И такие попытки уже предпринимаются. В Великобритании запущен проект, задача которого — выяснить, есть ли у обычных компьютерных игр, таких, как “Civilization” и “Age of Empires”, образовательный потенциал. Цель нового проекта заключается в том, чтобы вовлечь в образовательный процесс те игры, в которые школьники обычно играют дома. Многие такие продукты описывают реальные исторические события и поэтому могут вполне подойти в качестве учебных пособий.
Джон Борланд писал о недавнем исследовании, которое в очередной раз уверенно подтвердило связь между насилием в игре и агрессивным поведением в реальности: “Это исследование станет важным козырем в руках политиков. Сейчас законодатели штатов и федерального уровня как раз обсуждают меры по борьбе с насилием в играх, и им очень нужны исследования, подтверждающие идею о том, что цифровая кровь и стрельба причиняют реальный вред”.

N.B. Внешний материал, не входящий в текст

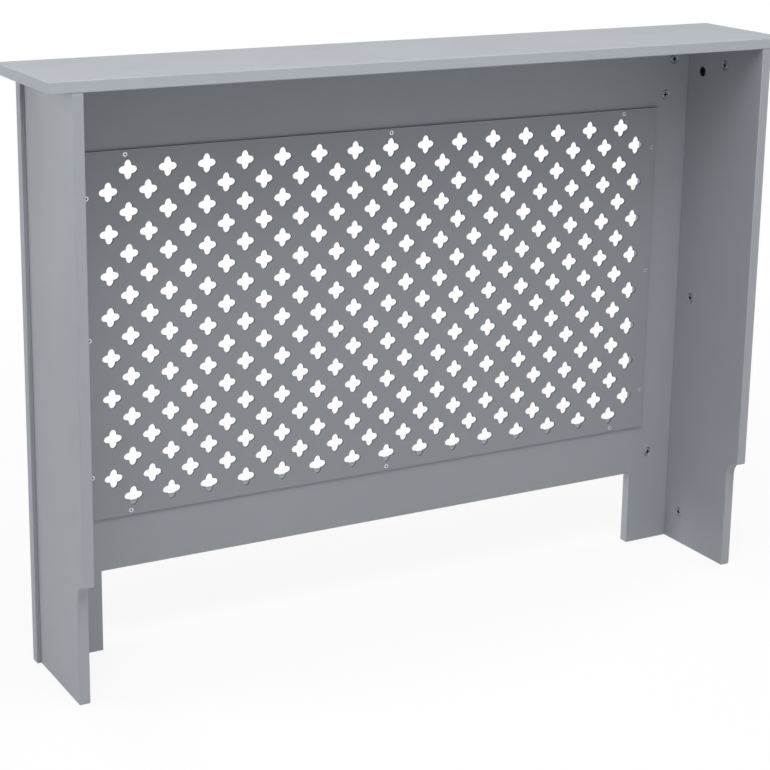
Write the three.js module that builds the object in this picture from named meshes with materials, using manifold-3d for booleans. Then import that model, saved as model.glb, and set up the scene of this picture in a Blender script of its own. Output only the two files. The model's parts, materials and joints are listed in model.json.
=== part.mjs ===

Борланд завершает свою заметку такими словами: “Я верю в силу эмпирических доказательств. Если большое число хорошо продуманных исследований в конечном счете покажет причинную связь — а не просто схожесть — между играми с насилием и реальным агрессивным поведением, то я соглашусь, что их надо рассматривать как опасные и принять соответствующий закон. Но пока этого не сделано, у меня есть к политикам две просьбы. Во-первых, принимайте научные результаты такими, какие они есть, а не какими вам хотелось бы их видеть. Не нужно предположений и интерпретаций, которые строго не подтверждены научными данными. И, во-вторых, попытайтесь понять, как действуют игроки на самом деле. Полезно было бы посетить предстоящий съезд QuakeCon, где будет полно смертельных схваток в Doom 3. Я уверен, что вы встретите там много милых детей, некоторых даже с родителями. Очень вероятно, что вам попадутся и заносчивые сопляки (любого возраста), но их легко можно встретить и в Конгрессе. Уверен, что ни одной драки вы не увидите. Реальной, естественно. А ведь в конечном счете важна только реальность”.